I knew I wasn’t chasing the culinary route like my classmates.
So the question was — do I keep reselling?
Or is this finally the time to go for the ultimate dream — to build our own brand?
Me and Emil talked a lot about it.
We’ve always had that bond, that trust, ever since day one.
I told him,
“Siguro ito na ’yung time para simulan na natin ’yung brand.”
My brother was real with me.
He said reselling’s good, but we can’t do that forever.
If we’re thinking long term, building our own brand could be something different — exciting, fulfilling, and ours.

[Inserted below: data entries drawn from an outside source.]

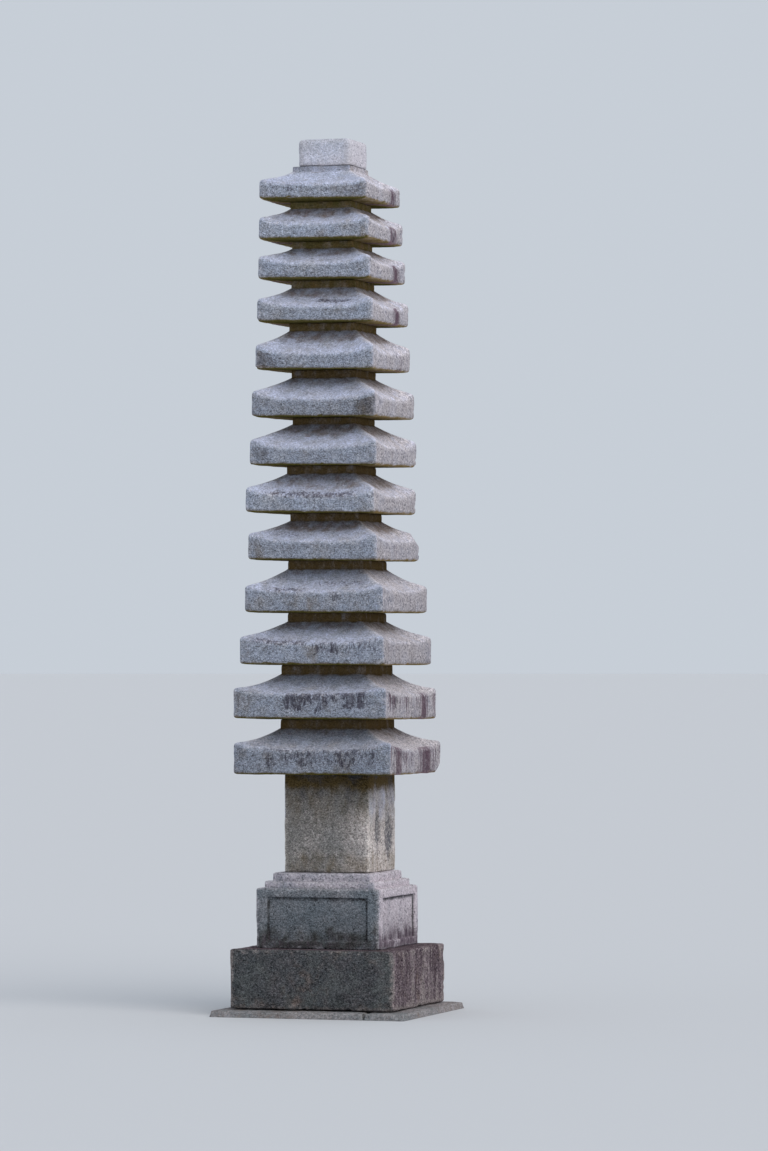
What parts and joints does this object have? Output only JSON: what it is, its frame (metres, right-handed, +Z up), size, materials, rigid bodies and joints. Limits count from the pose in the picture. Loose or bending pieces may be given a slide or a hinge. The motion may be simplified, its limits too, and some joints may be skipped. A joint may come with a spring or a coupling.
{
  "type": "stone garden pagoda",
  "caption": "Tall slim stone garden pagoda: stacked square roofs with thick eaves on a plain shaft, panelled base, plinth and kerb footing; its finial is missing.",
  "frame": {"origin": "on the ground under the middle of the footing", "axes": "+Z up the tower; -Y is the front, the wide face in the picture; +X is to the right of someone facing the front"},
  "size_m": [0.97, 0.97, 4.184],
  "materials": {
    "footing_granite": "rough, damp, half buried",
    "plinth_granite": "rough, dark with lichen and drip stains",
    "base_granite": "rough, pale, moss at its foot",
    "body_granite": "rough, pale with ochre and dark stains",
    "roof_granite": "rough, weathered, salt and pepper grain",
    "finial_base_granite": "rough, pale, worn edges"
  },
  "bodies": {
    "root": {"kerb_front": "footing_granite", "kerb_right": "footing_granite", "kerb_back": "footing_granite", "kerb_left": "footing_granite", "plinth": "plinth_granite", "base_stone": "base_granite", "first_storey_body": "body_granite", "roof_01": "roof_granite", "roof_02": "roof_granite", "roof_03": "roof_granite", "roof_04": "roof_granite", "roof_05": "roof_granite", "roof_06": "roof_granite", "roof_07": "roof_granite", "roof_08": "roof_granite", "roof_09": "roof_granite", "roof_10": "roof_granite", "roof_11": "roof_granite", "roof_12": "roof_granite", "roof_13": "roof_granite", "finial_base": "finial_base_granite"}
  },
  "joints": []
}
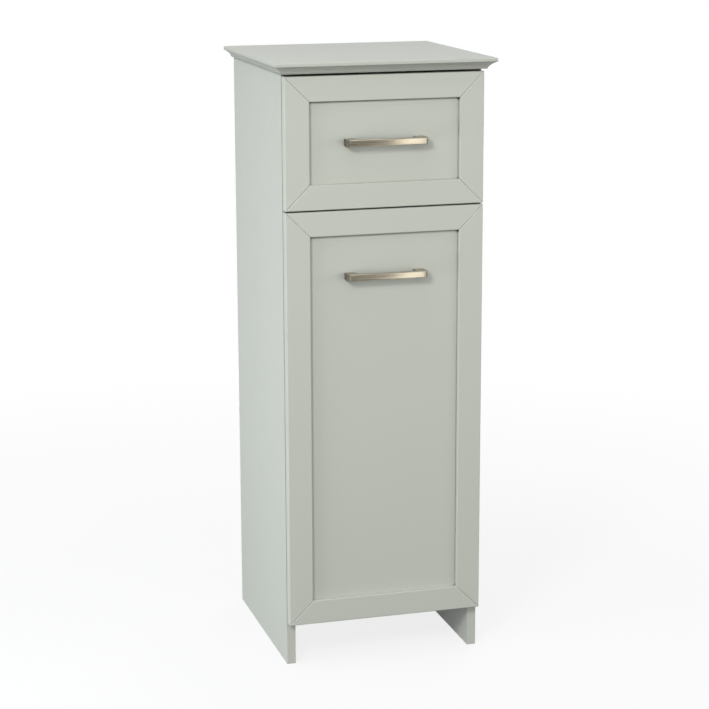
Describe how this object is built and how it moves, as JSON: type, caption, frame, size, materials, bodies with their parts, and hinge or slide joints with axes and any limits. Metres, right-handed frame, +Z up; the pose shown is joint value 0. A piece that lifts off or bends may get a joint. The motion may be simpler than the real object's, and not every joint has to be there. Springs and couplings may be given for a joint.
{
  "type": "bathroom cabinet",
  "caption": "Narrow floor-standing bathroom cabinet with a moulded top, a drawer on roller runners and a framed lower front that tilts forward with a laundry bag.",
  "frame": {"origin": "on the floor, under the middle of the cabinet's outline", "axes": "+Z up; the front faces -Y and the back faces +Y; +X is to the right seen from the front"},
  "size_m": [0.3, 0.3, 0.82],
  "materials": {
    "sage_paint": "satin sage-grey paint on fibreboard",
    "white_foil": "matt white foil on fibreboard",
    "beech": "bare fluted beech",
    "handle_nickel": "warm brushed nickel",
    "zinc_steel": "bright zinc plating",
    "magnet": "dark magnet between steel pole plates",
    "runner_coat": "white epoxy coat",
    "nylon": "white nylon",
    "catch_plastic": "white moulded plastic",
    "bumper": "clear soft dots",
    "bag_cloth": "natural cotton canvas"
  },
  "bodies": {
    "carcass": {"top_board": "sage_paint", "side_board_left": "sage_paint", "side_board_right": "sage_paint", "bottom_board": "sage_paint", "divider_board": "sage_paint", "back_panel": "white_foil", "stop_rail": "sage_paint", "cam_locks": "zinc_steel", "cam_bolts": "zinc_steel", "wood_dowels": "beech", "back_panel_pins": "zinc_steel", "catch_housing": "catch_plastic", "catch_magnet": "magnet", "runner_left": "runner_coat", "runner_right": "runner_coat", "hinge_base_left": "zinc_steel", "hinge_base_right": "zinc_steel", "hinge_pin_left": "zinc_steel", "hinge_pin_right": "zinc_steel", "carcass_screws": "zinc_steel", "front_bumpers": "bumper"},
    "drawer": {"drawer_rail_top": "sage_paint", "drawer_rail_bottom": "sage_paint", "drawer_stile_left": "sage_paint", "drawer_stile_right": "sage_paint", "drawer_panel": "sage_paint", "drawer_inner_front": "white_foil", "drawer_side_left": "white_foil", "drawer_side_right": "white_foil", "drawer_back": "white_foil", "drawer_bottom": "white_foil", "drawer_slide_left": "runner_coat", "drawer_slide_right": "runner_coat", "drawer_screws": "zinc_steel", "drawer_box_screws": "zinc_steel", "drawer_handle": "handle_nickel", "drawer_handle_screws": "zinc_steel"},
    "hamper": {"hamper_rail_top": "sage_paint", "hamper_rail_bottom": "sage_paint", "hamper_stile_left": "sage_paint", "hamper_stile_right": "sage_paint", "hamper_panel": "sage_paint", "hamper_side_left": "white_foil", "hamper_side_right": "white_foil", "hamper_cams": "zinc_steel", "hamper_cam_bolts": "zinc_steel", "hamper_dowels": "beech", "bag_rods": "zinc_steel", "laundry_bag": "bag_cloth", "hamper_handle": "handle_nickel", "hamper_handle_screws": "zinc_steel", "hinge_leaf_left": "zinc_steel", "hinge_leaf_right": "zinc_steel", "strike_plate": "zinc_steel", "hamper_screws": "zinc_steel"},
    "front_roller_left": {"roller_front_left": "nylon"},
    "front_roller_right": {"roller_front_right": "nylon"},
    "rear_roller_left": {"roller_rear_left": "nylon"},
    "rear_roller_right": {"roller_rear_right": "nylon"}
  },
  "joints": [
    {"name": "drawer_slide", "type": "slide", "parent": "carcass", "child": "drawer", "axis": [0, -1, 0], "range_m": [0, 0.19]},
    {"name": "hamper_tilt", "type": "hinge", "parent": "carcass", "child": "hamper", "pos_m": [0, -0.121, 0.06], "axis": [1, 0, 0], "range_deg": [0, 22]},
    {"name": "front_roller_left_spin", "type": "hinge", "parent": "carcass", "child": "front_roller_left", "pos_m": [-0.11775, -0.108, 0.6465], "axis": [1, 0, 0], "continuous": true},
    {"name": "front_roller_right_spin", "type": "hinge", "parent": "carcass", "child": "front_roller_right", "pos_m": [0.11775, -0.108, 0.6465], "axis": [1, 0, 0], "continuous": true},
    {"name": "rear_roller_left_spin", "type": "hinge", "parent": "drawer", "child": "rear_roller_left", "pos_m": [-0.11775, 0.118, 0.6465], "axis": [1, 0, 0], "continuous": true},
    {"name": "rear_roller_right_spin", "type": "hinge", "parent": "drawer", "child": "rear_roller_right", "pos_m": [0.11775, 0.118, 0.6465], "axis": [1, 0, 0], "continuous": true}
  ],
  "couplings": [
    {"joint": "front_roller_left_spin", "follows": "drawer_slide", "rad_per_m": 111.11},
    {"joint": "front_roller_right_spin", "follows": "drawer_slide", "rad_per_m": 111.11},
    {"joint": "rear_roller_left_spin", "follows": "drawer_slide", "rad_per_m": 111.11},
    {"joint": "rear_roller_right_spin", "follows": "drawer_slide", "rad_per_m": 111.11}
  ]
}
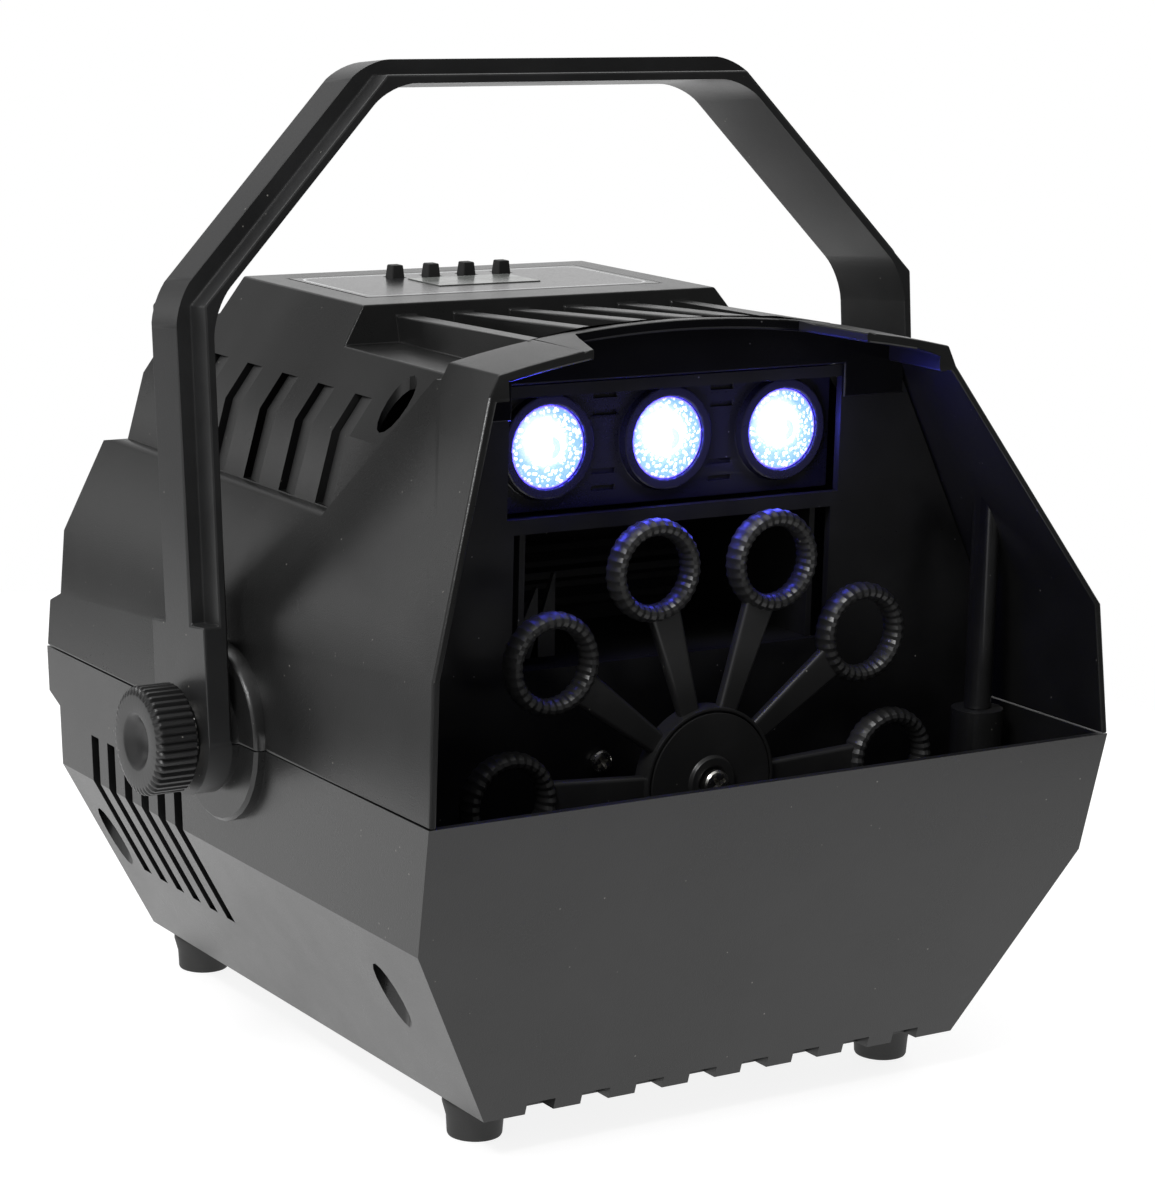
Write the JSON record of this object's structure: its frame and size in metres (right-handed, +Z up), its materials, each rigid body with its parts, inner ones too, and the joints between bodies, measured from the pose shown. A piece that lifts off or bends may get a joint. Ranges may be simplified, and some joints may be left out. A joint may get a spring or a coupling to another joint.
{
  "type": "bubble machine",
  "caption": "Two-shell bubble machine with a turning wand wheel in an open mouth, blower, three lamps, top control panel and a tilting bail handle with clamping knobs.",
  "frame": {"origin": "on the floor under the feet, below the middle of the machine", "axes": "+Z up, -Y out of the bubble mouth, +X to the right seen from the front; the handle turns about X"},
  "size_m": [0.2904, 0.2466, 0.3008],
  "materials": {
    "casing_plastic": "satin black ABS with a fine spark-eroded grain",
    "inner_plastic": "glossy black moulding, slightly hazed",
    "handle_plastic": "satin black glass-filled nylon",
    "rubber": "matt black rubber",
    "steel": "zinc-plated steel",
    "motor_steel": "plain passivated sheet steel",
    "lens_clear": "clear moulded lens with a stippled rim",
    "circuit_board": "green solder mask",
    "label_film": "black printed film with a pale grey border, no lettering",
    "display_glass": "smoked grey display window"
  },
  "bodies": {
    "casing": {"upper_casing": "casing_plastic", "lower_casing": "casing_plastic", "foot_front_left": "rubber", "foot_front_right": "rubber", "foot_rear_left": "rubber", "foot_rear_right": "rubber", "casing_screw_front_left": "steel", "casing_screw_front_right": "steel", "casing_screw_rear_left": "steel", "casing_screw_rear_right": "steel", "back_plate": "inner_plastic", "led_bezel": "inner_plastic", "led_lens_left": "lens_clear", "led_lens_centre": "lens_clear", "led_lens_right": "lens_clear", "led_board": "circuit_board", "gearbox": "steel", "gear_motor": "motor_steel", "motor_screw_left": "steel", "motor_screw_right": "steel", "blower_housing": "inner_plastic", "blower_motor": "motor_steel", "panel_label": "label_film", "display_window": "display_glass", "control_board": "circuit_board", "power_inlet": "casing_plastic", "fuse_drawer": "casing_plastic", "inlet_pin_1": "steel", "inlet_pin_2": "steel", "inlet_pin_3": "steel", "power_switch": "casing_plastic", "power_supply": "motor_steel", "captive_nut_left": "steel", "captive_nut_right": "steel"},
    "wheel": {"bubble_wheel": "inner_plastic", "hub_cover": "inner_plastic", "wheel_screw": "steel", "drive_shaft": "steel"},
    "fan": {"blower_impeller": "inner_plastic", "blower_shaft": "steel"},
    "bail": {"handle": "handle_plastic"},
    "left_clamp": {"washer_left": "steel"},
    "left_grip": {"knob_left": "handle_plastic", "knob_stud_left": "steel"},
    "right_clamp": {"washer_right": "steel"},
    "right_grip": {"knob_right": "handle_plastic", "knob_stud_right": "steel"},
    "rocker": {"power_rocker": "casing_plastic"},
    "push_1": {"button_1": "rubber"},
    "push_2": {"button_2": "rubber"},
    "push_3": {"button_3": "rubber"},
    "push_4": {"button_4": "rubber"}
  },
  "joints": [
    {"name": "wheel_spin", "type": "hinge", "parent": "casing", "child": "wheel", "pos_m": [0, -0.0811, 0.0975], "axis": [0, 1, 0], "continuous": true},
    {"name": "fan_spin", "type": "hinge", "parent": "casing", "child": "fan", "pos_m": [0, 0.0196, 0.1402], "axis": [1, 0, 0], "continuous": true},
    {"name": "handle_tilt", "type": "hinge", "parent": "casing", "child": "bail", "pos_m": [0, -0.0032, 0.1077], "axis": [1, 0, 0], "range_deg": [-103.9, 116.1]},
    {"name": "rocker_tip", "type": "hinge", "parent": "casing", "child": "rocker", "pos_m": [0.012, 0.1128, 0.0617], "axis": [1, 0, 0], "range_deg": [-16, 0]},
    {"name": "left_clamp_travel", "type": "slide", "parent": "casing", "child": "left_clamp", "axis": [-1, 0, 0], "range_m": [0, 0.0025]},
    {"name": "left_knob_turn", "type": "hinge", "parent": "left_clamp", "child": "left_grip", "pos_m": [-0.1325, -0.0032, 0.1077], "axis": [-1, 0, 0], "range_deg": [0, 721]},
    {"name": "right_clamp_travel", "type": "slide", "parent": "casing", "child": "right_clamp", "axis": [1, 0, 0], "range_m": [0, 0.0025]},
    {"name": "right_knob_turn", "type": "hinge", "parent": "right_clamp", "child": "right_grip", "pos_m": [0.1325, -0.0032, 0.1077], "axis": [1, 0, 0], "range_deg": [0, 721]},
    {"name": "button_1_press", "type": "slide", "parent": "casing", "child": "push_1", "axis": [0, 0, -1], "range_m": [0, 0.0008], "stiffness_N_per_m": 400, "springref_m": -0.0005},
    {"name": "button_2_press", "type": "slide", "parent": "casing", "child": "push_2", "axis": [0, 0, -1], "range_m": [0, 0.0008], "stiffness_N_per_m": 400, "springref_m": -0.0005},
    {"name": "button_3_press", "type": "slide", "parent": "casing", "child": "push_3", "axis": [0, 0, -1], "range_m": [0, 0.0008], "stiffness_N_per_m": 400, "springref_m": -0.0005},
    {"name": "button_4_press", "type": "slide", "parent": "casing", "child": "push_4", "axis": [0, 0, -1], "range_m": [0, 0.0008], "stiffness_N_per_m": 400, "springref_m": -0.0005}
  ],
  "couplings": [
    {"joint": "left_knob_turn", "follows": "left_clamp_travel", "rad_per_m": 5026.5},
    {"joint": "right_knob_turn", "follows": "right_clamp_travel", "rad_per_m": 5026.5}
  ]
}
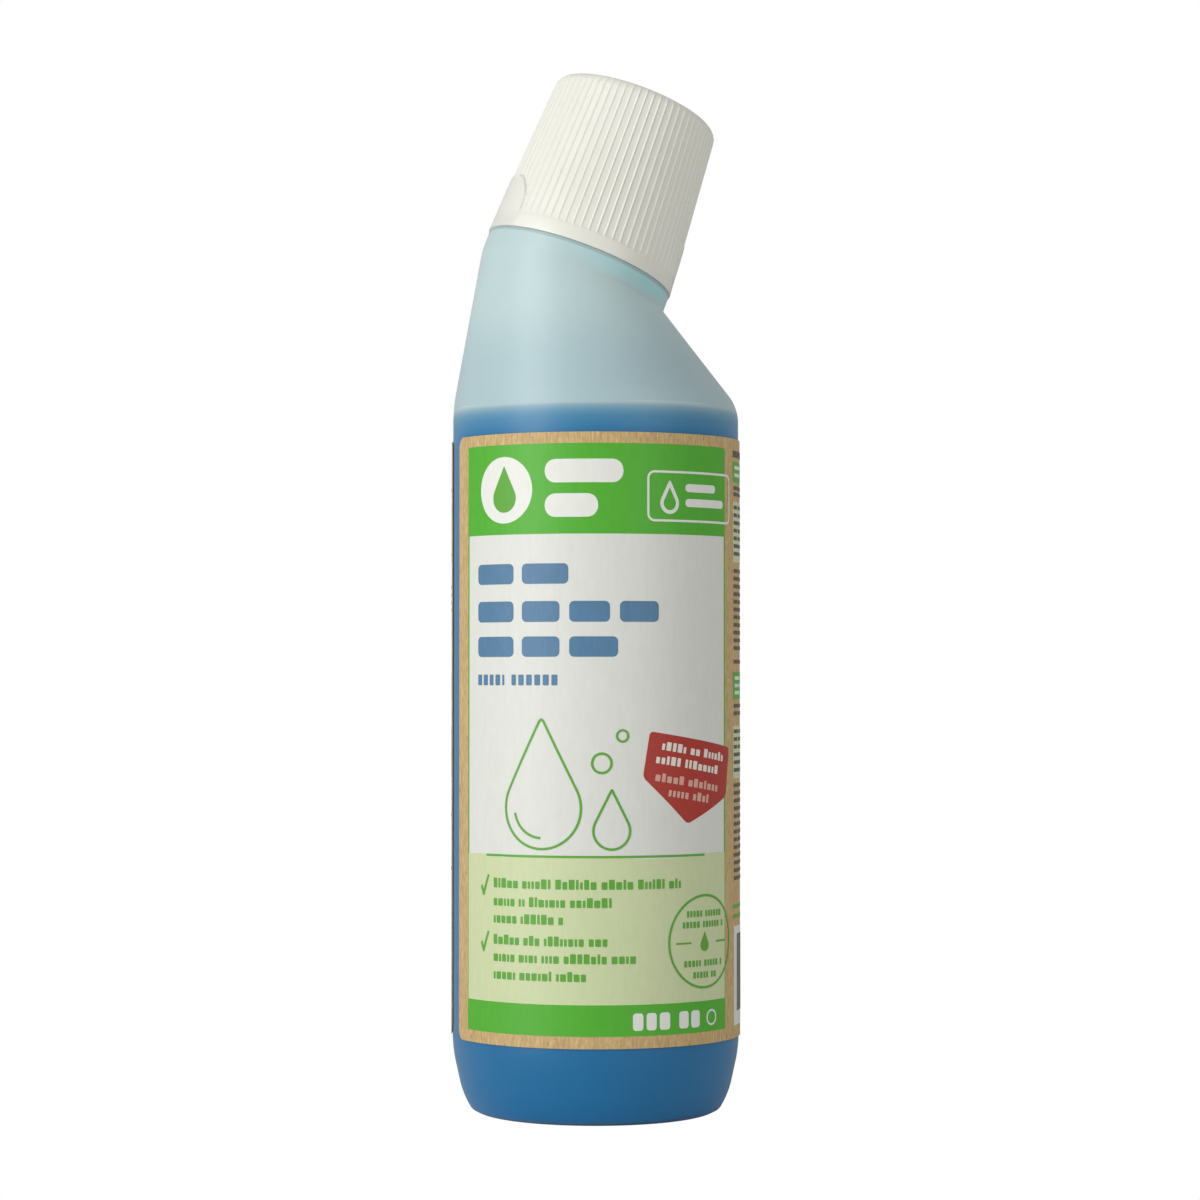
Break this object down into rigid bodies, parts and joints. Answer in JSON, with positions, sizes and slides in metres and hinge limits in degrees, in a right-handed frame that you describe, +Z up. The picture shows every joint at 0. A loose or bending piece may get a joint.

Back then, there were already a few local brands making noise — Gnarly, Nick Automatic, THE, just to name a few.
But let’s be real… it wasn’t really the thing yet.
Starting a brand wasn’t as common as it is now.
We weren’t doing this to ride a wave or chase hype.
We were just curious — curious if we could build something of our own.
Curious where this could actually take us.
Back then, “streetwear” wasn’t even the word.
People just called it a “clothing line.”
But to us?
It was the start of everything.
We brainstormed for weeks.
The name had to mean something.
It had to be bold.
It had to be us.


We were both in our room, tossing around ideas, searching left and right for the perfect brand name. My brother was scrolling through YouTube, looking for inspiration. Then out of nowhere, he stumbled upon an old Lil Wayne vlog. In it, Lil Wayne said, “I shouldn’t blame the kids… it’s okay for a kid to look for inspiration.”
That was it.

Right then and there, my brother knew —
Don’t Blame The Kids was born.

 The First Tee — The Reality Check
We were all in.
Everything we earned from reselling — we poured it back.
Silkscreen machine, printer, ink — the whole setup.
A hundred blank tees.
₱100,000 invested — no promises, no guarantees.
I pictured it so clearly —
Mac Miller playing on the PC,
Ice-cold Cobra by our side,
And us, printing tees.
Reality?
Frustrating.
We had no background in printing.
Out of 100 tees…
70 were defects.
Only 30 were good enough to pack.
The dream?
Almost crumbled.
But we didn’t stop.
We finished those 30.

We called our mom.
“Mama, picturan mo kami… DBTK is now open for business.”

The First Tee Design — The Mayan Triangle
We actually had three designs ready for the first launch:
The Mayan Triangle Tee, Droopy Tee, and Need Time to Make Dime Tee.
But the very first tee we printed and made?
The Mayan Triangle.
That design wasn’t just random.
It represented the trifecta of our message:

1. Don’t Blame The Kids est. MMXII
2. Won’t Be A Kid For Long
3. Just Fillin’ the Needs

We wanted the first design to say it all —
What the brand stands for.
What we believe in.
What we wanted to show potential customers.
Funny enough?
Those same quotes — they’re still part of DBTK today.
That’s real consistency.


Whenever we design for DBTK,
We go back to that message.
The reminder to inspire the youth.
To push forward.
To chase your dreams —
Even if you don’t know what the f you’re doing.*

And yeah, even now —
Our designs evolved.
But the message?
Still the same.

The Rest? History in Progress.
We’ve come a long way from that first batch of defective tees.
But the feeling?
Still the same.
Hungry. Curious.
Still ready to print the next chapter.